Every two years, the same headline appears in the mainstream media: this is finally the year Texas flips blue.
A new poll has Democrats buzzing once more, but the state’s last three decades of actual election results tell a very different story than liberal polls.
The latest spark came from a New York Times/Siena College poll released Monday, showing Democratic state Rep. James Talarico and Republican Attorney General Ken Paxton locked in a dead heat, 47% to 47%, in the race for John Cornyn’s open Senate seat.
According to the poll, Talarico leads big with independents, 58% to 31%, and runs especially strong with Black voters (80%) and Hispanic voters (61%).
It is a poll that Texans have seen before in the past, but that has never once translated into an actual Democratic victory in a statewide race.
When the polls close, Republicans win in Texas.
Beto O’Rourke ran one of the most expensive Democratic Senate campaigns in modern history against Ted Cruz, raising a then-record $80 million in donations and generating wall-to-wall national media coverage.
The final result: Cruz won by a comfortable 2.6 points, 50.9% to 48.3%. It is the high-water mark Democrats have chased ever since.
Four years later, O’Rourke tried again, this time against Gov. Greg Abbott. Polling shared by the media throughout the summer and fall of 2022 showed the race was razor thin.
The actual result on election night: Abbott won by 10.9 points, 54.8% to 43.8%. O’Rourke carried just 19 counties, down from 32 in his 2018 run, and Republicans flipped Williamson County, a suburban Austin county O’Rourke himself had won four years earlier.

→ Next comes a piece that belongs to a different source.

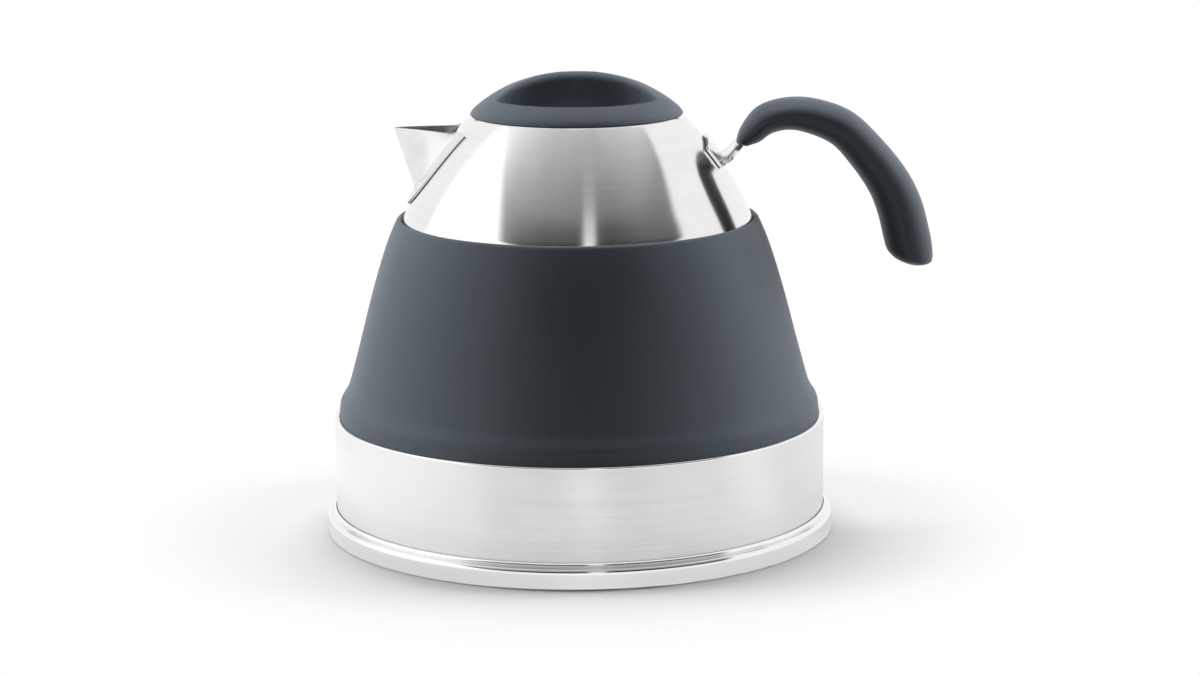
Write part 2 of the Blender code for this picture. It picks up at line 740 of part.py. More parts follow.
def grip_screw(name, share, parent, cut):
    """A screw from the grip's underside, and its hole in the pieces that it passes."""
    matrix, depth = screw_matrix(share)
    head = depth - SCREW_HEAD_RECESS
    seat = head - SCREW_HEAD_HEIGHT
    end = -(CLEARANCE + BRACKET_SHEET + SCREW_BITE)
    outline = [
        (0.0, head),
        (SCREW_HEAD_RADIUS * SCREW_HEAD_CROWN_SHARE, head),
        (SCREW_HEAD_RADIUS, head - SCREW_HEAD_HEIGHT / 2),
        (SCREW_HEAD_RADIUS, seat),
        (SCREW_RADIUS, seat),
        (SCREW_RADIUS, end),
        (0.0, end),
    ]
    turned(name, outline, "polished_steel", SCREW_STEPS, parent, matrix)
    hole = SCREW_RADIUS + CLEARANCE
    recess = SCREW_HEAD_RADIUS + CLEARANCE
    floor = seat - CLEARANCE
    hole_outline = [
        (0.0, depth + OVERRUN),
        (recess, depth + OVERRUN),
        (recess, floor),
        (hole, floor),
        (hole, end - CLEARANCE),
        (0.0, end - CLEARANCE),
    ]
    cutter = turned_cutter(name + "_cutter", hole_outline, SCREW_STEPS, matrix)
    for obj in cut:
        boolean(obj, cutter)


# Handle bracket
def saddle():
    """The bracket's foot, bent round the dome, with sections from one side to the other."""
    sides = [(-across, rise, drop) for across, rise, drop in SADDLE_SHARES[:-1]]
    rings = []
    for across_share, rise_share, drop_share in sides + list(SADDLE_SHARES[::-1]):
        across = SADDLE_HALF_WIDTH * across_share
        high = -SADDLE_RISE * rise_share
        low = SADDLE_DROP * drop_share
        drops = (high, (high + low) / 2, low)
        ring = [over_dome(drop, across, CLEARANCE) for drop in drops]
        ring += [over_dome(drop, across, CLEARANCE + BRACKET_SHEET) for drop in drops[::-1]]
        rings.append(ring)
    return loft(rings)


def channel_outline(width, depth, spread):
    """Places across and down a U whose web is its upper side, and whose walls may spread."""
    half = width / 2
    inner = half - BRACKET_SHEET
    outline = [(-half, 0.0), (half, 0.0), (half + spread, depth), (inner + spread, depth)]
    outline += [(inner, BRACKET_SHEET), (-inner, BRACKET_SHEET), (-inner - spread, depth), (-half - spread, depth)]
    return outline


def arm_channel():
    """From inside the saddle out along the normal, then bent up the dome and into the grip's mouth."""
    frame = handle_matrix()
    foot_top = ARM_DROP - ARM_ROOT_FILLET
    foot = channel_outline(ARM_ROOT_WIDTH, ARM_DEPTH + ARM_ROOT_FILLET, ARM_ROOT_SPREAD)
    rings = [[over_dome(foot_top + down, across, CLEARANCE + BRACKET_SHEET / 2) for across, down in foot]]
    for rise_share, back_share, width_share, spread_share in ARM_SHARES:
        top = ARM_DROP - ARM_BEND_BACK * back_share
        width = lerp(ARM_WIDTH, ARM_ROOT_WIDTH, width_share)
        outline = channel_outline(width, ARM_DEPTH, ARM_ROOT_SPREAD * spread_share)
        rings.append([frame @ Vector((top + down, across, ARM_RISE * rise_share)) for across, down in outline])
    start = grip_station(0.0)
    web_top = start["seam"] + 2 * CLEARANCE + BRACKET_SHEET
    mouth = start["point"] - start["along"] * CLEARANCE + start["out"] * web_top
    outline = channel_outline(ARM_WIDTH, ARM_DEPTH, 0.0)
    rings.append([mouth - start["out"] * down + Vector((0.0, across, 0.0)) for across, down in outline])
    return loft(rings)


def handle_bracket(parent):
    obj = object_from(saddle(), "handle_bracket", "polished_steel", parent)
    boolean(obj, cutter_from(arm_channel(), "channel_form"), "UNION")
    boolean(obj, cutter_from(loft(tang_rings(0.0, TANG_WIDTH)), "tang_form"), "UNION")
    return obj


# Lid
def lid_plate_path():
    """The dish's upper face, from the axis down into the neck, up its side and over the mouth."""
    side = NECK_RADIUS - LID_DISH_CORNER - 2 * CLEARANCE - LID_SHEET / 2
    top = NECK_TOP + CLEARANCE + LID_SHEET
    floor = top - LID_DISH_DEPTH
    shoulder = NECK_RADIUS + NECK_FILLET
    path = [(0.0, floor)]
    path += arc((side - LID_DISH_CORNER, floor + LID_DISH_CORNER), LID_DISH_CORNER, -90, 0, 2)
    path += arc((side + LID_DISH_CORNER, top - LID_DISH_CORNER), LID_DISH_CORNER, 180, 90, 2)
    path += [(shoulder, top), (LID_RIM_RADIUS, top - RIM_SLOPE_SHARE * (LID_RIM_RADIUS - shoulder))]
    return path


def lid_plate(parent):
    outline = wall_outline(lid_plate_path(), LID_SHEET)
    return turned("lid_plate", outline, "brushed_steel", LID_INNER_STEPS, parent)


def collar_top():
    return lid_plate_path()[0][1] - LID_SHEET - CLEARANCE


def lid_collar(parent):
    """A ring with a flange inwards at its top, on the dish, and one outwards at its bottom, under the gasket."""
    top = collar_top()
    low = top - COLLAR_DEPTH
    path = [(COLLAR_RADIUS - COLLAR_FLANGE, top), (COLLAR_RADIUS, top), (COLLAR_RADIUS, low)]
    path += [(NECK_RADIUS - 2 * CLEARANCE, low)]
    return turned("lid_collar", wall_outline(path, LID_SHEET), "brushed_steel", LID_INNER_STEPS, parent)


def lid_gasket(parent):
    """A ring round the collar with two lips towards the neck."""
    high = collar_top()
    low = high - COLLAR_DEPTH + CLEARANCE
    inner = COLLAR_RADIUS + CLEARANCE
    outer = NECK_RADIUS - CLEARANCE
    root = outer - GASKET_LIP
    third = (high - low) / 3
    outline = [(inner, high), (root, high), (outer, high - third / 2), (root, high - third)]
    outline += [(root, low + third), (outer, low + third / 2), (root, low), (inner, low)]
    return turned("lid_gasket", outline, "clear_silicone", LID_INNER_STEPS, parent)


def scoop_ring(height_share, lip_share, ridge_share, side):
    """A D with rounded corners between the lip's circle and the ridge's side."""
    z = LID_TOP + OVERRUN - (SCOOP_DEPTH + OVERRUN) * (1.0 - height_share)
    lip = SCOOP_RADIUS * lip_share
    centre_y = RIDGE_FOOT_HALF * ridge_share + SCOOP_CORNER
    centre_x = math.sqrt((lip - SCOOP_CORNER) ** 2 - centre_y**2)
    meeting = math.degrees(math.atan2(centre_y, centre_x))
    points = arc((centre_x, centre_y), SCOOP_CORNER, -90, meeting, SCOOP_CORNER_STEPS)
    points += arc((0.0, 0.0), lip, meeting, 180 - meeting, SCOOP_LIP_STEPS)[1:-1]
    points += arc((-centre_x, centre_y), SCOOP_CORNER, 180 - meeting, 270, SCOOP_CORNER_STEPS)
    return [Vector((x, side * y, z)) for x, y in points]


def scoop_tool(name, side):
    return cutter_from(loft([scoop_ring(*level, side) for level in SCOOP_LEVEL_SHARES]), name)


def lid_cover(parent):
    """Turned over the dish and its rim, with a finger scoop cut on each side of the ridge."""
    top_edge = dome_radius(SHOULDER_TOP)
    low = SHOULDER_TOP + CLEARANCE / 2
    outer = [(LID_RADIUS * r, low + (LID_TOP - low) * h) for r, h in LID_PROFILE_SHARES]
    under = offset(lid_plate_path(), CLEARANCE)
    under[0] = on_axis(under[0])
    rim = under[-1]
    heel = rim[0] + CLEARANCE
    edge = [(top_edge, low), (heel, low + RIM_SLOPE_SHARE * (top_edge - heel)), (heel, rim[1] - CLEARANCE)]
    obj = turned("lid_cover", outer + edge + under[::-1], "silicone", parent=parent)
    boolean(obj, scoop_tool("front_scoop_tool", -1))
    boolean(obj, scoop_tool("back_scoop_tool", 1))
    return obj


def empty_on_axis(name, parent=None):
    """A joint's empty at the origin, which lies on the axis that both joints slide along."""
    obj = bpy.data.objects.new(name, None)
    bpy.data.collections[COLLECTION].objects.link(obj)
    if parent is not None:
        obj.parent = parent
    return obj


def main():
    clear_scene()
    collection_named(COLLECTION)
    collection_named(CUTTERS)
    dome_joint = empty_on_axis("collapse_joint")
    lid_joint = empty_on_axis("lid_joint", dome_joint)
    base_cap()
    base_core_disc()
    base_pan()
    lower_clamp_ring()
    silicone_body()
    upper_shell(dome_joint)
    upper_clamp_ring(dome_joint)
    spout(dome_joint)
    bracket = handle_bracket(dome_joint)
    upper = grip_upper(dome_joint)
    lower = grip_lower(dome_joint)
    for name, share in zip(("grip_screw_front", "grip_screw_rear"), SCREW_STATION_SHARES):
        grip_screw(name, share, dome_joint, (bracket, upper, lower))
    lid_plate(lid_joint)
    lid_collar(lid_joint)
    lid_gasket(lid_joint)
    lid_cover(lid_joint)


main()
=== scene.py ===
"""Looks of the collapsible kettle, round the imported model.

Finer pieces take the place of the CAD nodes that show, at the same sizes, and every node that stays gets a
procedural material. Metres, +Z up, +X to the handle, the camera on the -Y side.
"""

import math

import bmesh
import bpy
from mathutils import Matrix, Vector


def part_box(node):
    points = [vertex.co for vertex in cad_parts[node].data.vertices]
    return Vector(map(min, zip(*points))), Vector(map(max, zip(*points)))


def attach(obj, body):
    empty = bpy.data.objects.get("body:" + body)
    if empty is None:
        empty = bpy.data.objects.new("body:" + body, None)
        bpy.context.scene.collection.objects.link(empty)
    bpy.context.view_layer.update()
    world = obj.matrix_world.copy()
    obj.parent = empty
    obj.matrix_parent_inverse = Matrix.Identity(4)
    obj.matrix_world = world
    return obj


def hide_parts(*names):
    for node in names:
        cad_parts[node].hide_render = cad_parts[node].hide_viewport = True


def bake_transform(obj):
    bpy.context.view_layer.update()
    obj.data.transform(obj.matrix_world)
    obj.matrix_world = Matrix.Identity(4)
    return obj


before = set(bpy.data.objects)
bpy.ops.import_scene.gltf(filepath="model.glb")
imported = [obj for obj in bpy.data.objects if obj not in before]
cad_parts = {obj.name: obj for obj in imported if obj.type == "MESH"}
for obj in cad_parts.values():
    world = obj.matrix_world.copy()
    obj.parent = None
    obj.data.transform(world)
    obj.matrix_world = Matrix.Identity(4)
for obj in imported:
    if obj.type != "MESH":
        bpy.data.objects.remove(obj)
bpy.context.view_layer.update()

MM = 0.001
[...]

The pattern repeated again in 2024. Cruz, running for reelection against Democrat Colin Allred, was frequently described as vulnerable in pre-election polling and analysis. He won by a massive 8.9 points, 53.1% to 44.4% — a wider margin than Cruz’s comfortable 2018 win against O’Rourke.
Texas hasn’t elected a Democrat to any statewide office since 1994, the longest active Republican winning streak of any state in the country.
None of this means Talarico can’t make the race close on Election Day. But what history shows that he is unlikely to outperform his media’s polling numbers, and quite likely to underperform them once “undecided” Republican-leaning independents come home to the Republican candidate in the fall, just as they did for Abbott in 2022 and Cruz in 2024.
Texas Democrats have been here before. They were here in 2018. They were here in 2022. They were here in 2024. Each time, a close summer poll became a comfortable November Republican win. The 2026 version of that story is now underway.
Don’t buy the media hype. Texas is deep red.